◆ Directions ◆
Copy out the listing exactly.

>> Start

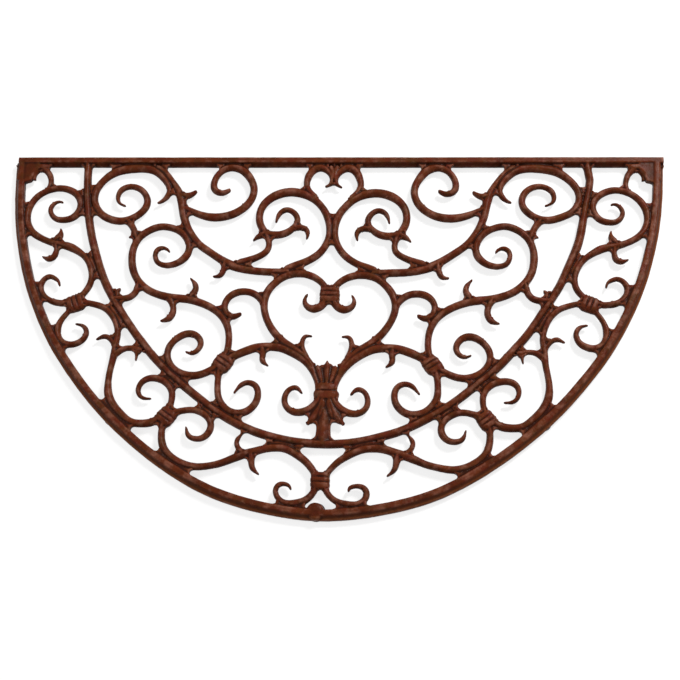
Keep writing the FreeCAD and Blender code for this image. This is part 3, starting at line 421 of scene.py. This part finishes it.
# Where the cast scrollwork strays from its mirrored plan: place, reach and shift in mm
STRAYS = [
    (-345, 142, 45, -0.2, 1.1), (-264, 61, 16, -0.2, -1.3), (-237, -56, 16, 1.9, -3.1),
    (-237, -47, 16, 0.9, -1.6), (-183, 187, 16, -1.7, -0.9), (-165, 43, 16, -0.9, 1.5),
    (-138, 151, 26, 1.2, 0.5), (-111, -83, 26, -0.7, -0.5), (-102, -146, 26, 0.7, -0.9),
    (-75, 52, 26, -1.2, 0.0), (-30, -47, 16, 2.9, 1.1), (-12, 151, 16, 0.0, 1.4),
    (-3, -119, 26, 1.1, 0.3), (-3, 142, 16, -0.2, 3.2), (24, -20, 26, -2.5, -0.5),
    (24, 196, 16, -0.7, -1.6), (33, -173, 16, -4.3, -1.4), (33, -155, 16, -2.8, -0.5),
    (33, 97, 16, 0.5, -1.5), (42, -83, 16, 0.6, -1.5), (60, -128, 16, 2.3, 1.3),
    (60, 61, 45, 0.4, -1.8), (69, 79, 16, -1.1, 1.5), (78, 34, 16, 1.2, -0.8),
    (87, 187, 45, 0.2, -1.3), (123, -164, 16, -1.7, 1.3), (132, -83, 16, 1.3, 0.7),
    (132, -83, 26, 2.8, 0.3), (132, 151, 16, -1.9, 0.3), (141, -20, 16, -0.6, -2.5),
    (168, 43, 16, 0.8, 1.6), (177, 187, 16, 0.9, -1.3), (204, -56, 16, 2.8, 0.4),
    (213, 52, 16, 0.2, 1.4), (213, 124, 26, -1.1, 2.0), (222, -2, 16, -0.3, -1.9),
    (222, 178, 16, -1.1, 1.3), (240, -47, 16, -3.4, -2.5), (267, 61, 16, -0.2, -2.5),
    (267, 133, 16, 1.2, 4.2), (285, 16, 26, -0.1, 3.6), (285, 106, 16, 2.1, -0.1),
    (285, 196, 16, 1.1, -1.2), (294, 196, 26, 2.1, -1.7), (312, 61, 16, -2.4, 1.1),
    (339, 151, 16, -1.5, -1.4),
]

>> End

◆ Response to this exercise ◆
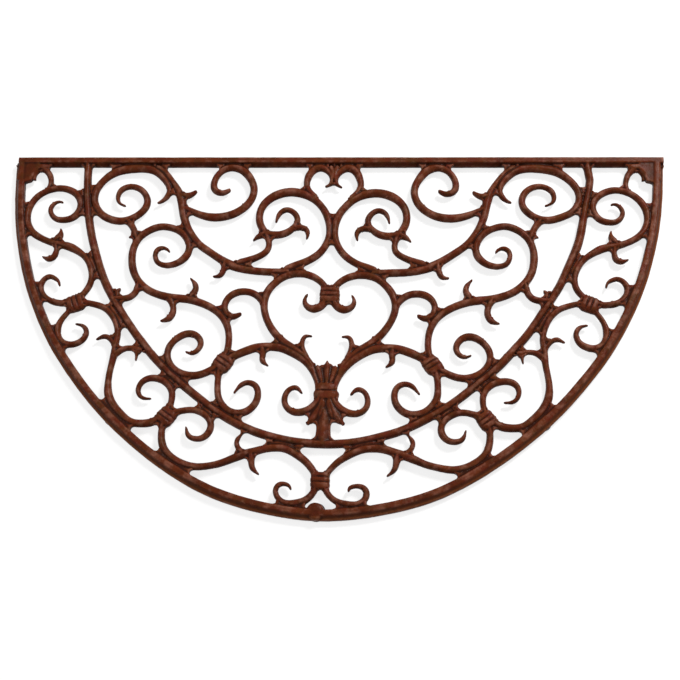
Keep writing the FreeCAD and Blender code for this image. This is part 3, starting at line 421 of scene.py. This part finishes it.
# Where the cast scrollwork strays from its mirrored plan: place, reach and shift in mm
STRAYS = [
    (-345, 142, 45, -0.2, 1.1), (-264, 61, 16, -0.2, -1.3), (-237, -56, 16, 1.9, -3.1),
    (-237, -47, 16, 0.9, -1.6), (-183, 187, 16, -1.7, -0.9), (-165, 43, 16, -0.9, 1.5),
    (-138, 151, 26, 1.2, 0.5), (-111, -83, 26, -0.7, -0.5), (-102, -146, 26, 0.7, -0.9),
    (-75, 52, 26, -1.2, 0.0), (-30, -47, 16, 2.9, 1.1), (-12, 151, 16, 0.0, 1.4),
    (-3, -119, 26, 1.1, 0.3), (-3, 142, 16, -0.2, 3.2), (24, -20, 26, -2.5, -0.5),
    (24, 196, 16, -0.7, -1.6), (33, -173, 16, -4.3, -1.4), (33, -155, 16, -2.8, -0.5),
    (33, 97, 16, 0.5, -1.5), (42, -83, 16, 0.6, -1.5), (60, -128, 16, 2.3, 1.3),
    (60, 61, 45, 0.4, -1.8), (69, 79, 16, -1.1, 1.5), (78, 34, 16, 1.2, -0.8),
    (87, 187, 45, 0.2, -1.3), (123, -164, 16, -1.7, 1.3), (132, -83, 16, 1.3, 0.7),
    (132, -83, 26, 2.8, 0.3), (132, 151, 16, -1.9, 0.3), (141, -20, 16, -0.6, -2.5),
    (168, 43, 16, 0.8, 1.6), (177, 187, 16, 0.9, -1.3), (204, -56, 16, 2.8, 0.4),
    (213, 52, 16, 0.2, 1.4), (213, 124, 26, -1.1, 2.0), (222, -2, 16, -0.3, -1.9),
    (222, 178, 16, -1.1, 1.3), (240, -47, 16, -3.4, -2.5), (267, 61, 16, -0.2, -2.5),
    (267, 133, 16, 1.2, 4.2), (285, 16, 26, -0.1, 3.6), (285, 106, 16, 2.1, -0.1),
    (285, 196, 16, 1.1, -1.2), (294, 196, 26, 2.1, -1.7), (312, 61, 16, -2.4, 1.1),
    (339, 151, 16, -1.5, -1.4),
]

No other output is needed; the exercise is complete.